Rafael Nadal: Will Nadal's Mind and Body Be Strong Enough To Advance in US Open?

Joseph HealyCorrespondent IMarch 27, 2017

NEW YORK, NY - SEPTEMBER 04:  Rafael Nadal of Spain celebrates after defeating David Nalbandian of Argentina during Day Seven of the 2011 US Open at the USTA Billie Jean King National Tennis Center on September 4, 2011 in the Flushing neighborhood of the Queens borough of New York City.  (Photo by Chris Trotman/Getty Images)
Chris Trotman/Getty Images

Early in the US Open, Rafael Nadal had done a lot to prove that he should be considered one of the favorites to come home with the hardware.

After the collapse in his post-match press conference on Sunday, you have to be concerned that Nadal is not sound enough in mind or body to finish what he has started.

The concern isn't necessarily with the cramps themselves. Cramping, especially on a hot day like Sunday was, is nearly a part of life for tennis players. With limited water breaks, you have to know that it can happen.

What should worry Nadal and fans of his is that this is yet another physical ailment for the Spaniard. Nadal has been able to avoid the debilitating injuries that have plagued him in the past, but he has been nursing nagging foot and ankle injuries for much of the year.

In his match against David Nalbandian, he had to call a trainer to have something re-taped.

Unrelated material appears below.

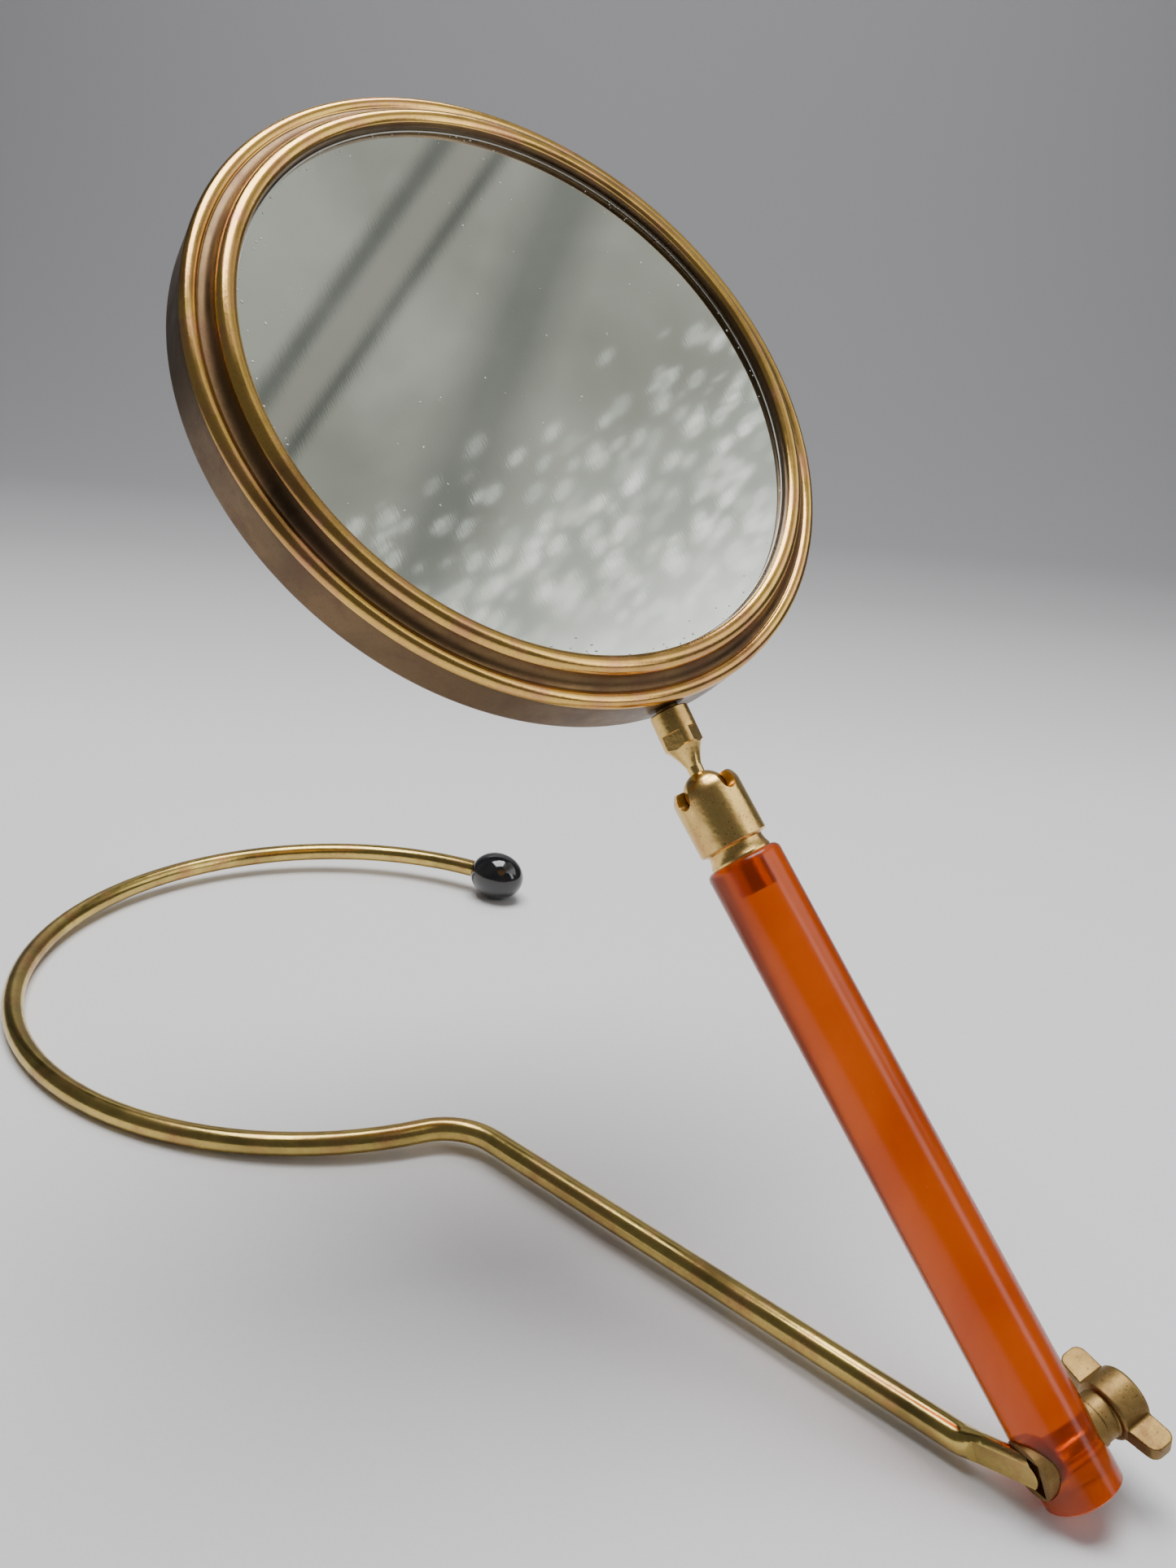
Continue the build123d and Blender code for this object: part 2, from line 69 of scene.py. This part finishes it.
# ---- node helpers ---------------------------------------------------------------------------
class Shader:
    """A material's node tree with short calls for the nodes this scene uses."""

    def __init__(self, name):
        self.material = bpy.data.materials.new(name)
        self.material.use_nodes = True
        self.tree = self.material.node_tree
        self.surface = self.tree.nodes["Principled BSDF"]
        self.place = self.tree.nodes.new("ShaderNodeTexCoord").outputs["Object"]

    def node(self, kind, **values):
        new = self.tree.nodes.new("ShaderNode" + kind)
        for key, value in values.items():
            if key in new.inputs:
                new.inputs[key].default_value = value
            else:
                setattr(new, key, value)
        return new

    def link(self, output, target):
        self.tree.links.new(output, target)

    def stretched(self, scale=(1, 1, 1), turn=(0, 0, 0), shift=(0, 0, 0)):
        mapping = self.node("Mapping")
        mapping.inputs["Scale"].default_value = scale
        mapping.inputs["Rotation"].default_value = turn
        mapping.inputs["Location"].default_value = shift
        self.link(self.place, mapping.inputs["Vector"])
        return mapping.outputs["Vector"]

    def noise(self, scale, detail=4.0, roughness=0.5, vector=None, distortion=0.0):
        new = self.node("TexNoise")
        new.inputs["Scale"].default_value = scale
        new.inputs["Detail"].default_value = detail
        new.inputs["Roughness"].default_value = roughness
        new.inputs["Distortion"].default_value = distortion
        self.link(vector or self.place, new.inputs["Vector"])
        return new.outputs["Fac"]

    def voronoi(self, scale):
        new = self.node("TexVoronoi")
        new.inputs["Scale"].default_value = scale
        self.link(self.place, new.inputs["Vector"])
        return new.outputs["Distance"]

    def ramp(self, value, *stops):
        new = self.node("ValToRGB")
        points = new.color_ramp.elements
        while len(points) < len(stops):
            points.new(0.5)
        for point, (position, colour) in zip(points, stops):
            point.position = position
            point.color = colour if len(colour) == 4 else (*colour, 1)
        self.link(value, new.inputs["Fac"])
        return new.outputs["Color"]

    def level(self, value, from_low, from_high, to_low=0.0, to_high=1.0):
        new = self.node("MapRange")
        new.inputs["From Min"].default_value = from_low
        new.inputs["From Max"].default_value = from_high
        new.inputs["To Min"].default_value = to_low
        new.inputs["To Max"].default_value = to_high
        self.link(value, new.inputs["Value"])
        return new.outputs["Result"]

    def mix(self, amount, first, second, blend="MIX"):
        new = self.node("Mix", data_type="RGBA", blend_type=blend)
        for value, socket in ((amount, new.inputs[0]), (first, new.inputs[6]), (second, new.inputs[7])):
            if isinstance(value, (float, int)):
                socket.default_value = value
            elif isinstance(value, tuple):
                socket.default_value = (*value, 1)
            else:
                self.link(value, socket)
        return new.outputs[2]

    def maths(self, operation, first, second=0.0):
        new = self.node("Math", operation=operation)
        for value, socket in ((first, new.inputs[0]), (second, new.inputs[1])):
            if isinstance(value, (float, int)):
                socket.default_value = value
            else:
                self.link(value, socket)
        return new.outputs[0]

    def bump(self, *layers):
        """Each layer is (height, strength, distance in metres)."""
        normal = None
        for height, strength, distance in layers:
            new = self.node("Bump")
            new.inputs["Strength"].default_value = strength
            new.inputs["Distance"].default_value = distance
            self.link(height, new.inputs["Height"])
            if normal:
                self.link(normal, new.inputs["Normal"])
            normal = new.outputs["Normal"]
        self.link(normal, self.surface.inputs["Normal"])

    def set(self, **values):
        for key, value in values.items():
            socket = self.surface.inputs[key.replace("_", " ")]
            if isinstance(value, (float, int)):
                socket.default_value = value
            elif isinstance(value, tuple):
                socket.default_value = (*value, 1) if len(value) == 3 and socket.type == "RGBA" else value
            else:
                self.link(value, socket)


# ---- materials ------------------------------------------------------------------------------
def aged_brass(name, bright, dull, blush, wear=0.5, rough=(0.22, 0.42), pits=0.5, streak=(1, 1, 1)):
    """Brass with clouds of brown and rose tarnish, fine pits and soft handling marks."""
    s = Shader(name)
    clouds = s.noise(48, 5, 0.6, distortion=0.5)
    patches = s.noise(150, 6, 0.65, vector=s.stretched(streak))
    grain = s.noise(2600, 3, 0.6, vector=s.stretched(streak))
    spots = s.voronoi(1100)
    colour = s.mix(s.level(clouds, 0.60 - 0.25 * wear, 0.70), bright, dull)
    colour = s.mix(s.level(patches, 0.48, 0.68, 0.0, 0.8), colour, blush)
    colour = s.mix(s.level(grain, 0.45, 0.75, 0.0, 0.35), colour, dull)
    freckles = s.level(spots, 0.06, 0.20, 0.7 * pits, 0.0)
    colour = s.mix(freckles, colour, tuple(c * 0.25 for c in dull))
    roughness = s.level(patches, 0.35, 0.7, *rough)
    s.set(Base_Color=colour, Metallic=1.0, Roughness=roughness)
    s.bump((grain, 0.12, 0.00006), (spots, 0.2 * pits, 0.0001), (clouds, 0.1, 0.0004))
    return s.material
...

Those little strains and pulls don't make a huge difference in the early rounds, but as the tournament progresses, they become a bigger concern. Not only does the competition get better, but players are just putting more miles on their bodies at that point.

Also a concern is Nadal's frame of mind. When dealing with so many nuisances within one's body, it's hard not to worry that those injuries will be re-aggravated at some point. Will Nadal have the confidence to push his body to its limits if he is forced to?

He could have ended up with a much tougher draw, but Gilles Muller is no slouch. He is a big hitter who can force opponents to chase the ball around quite a bit. If Nadal isn't moving well, he will be pushed.

Nadal has to come out and play fast against Muller. Not only will that put pressure on the largely unproven Muller, but it will also give him peace of mind that his body is alright. Even if he gets past Muller with relative ease, his state of mind and body will remain a concern.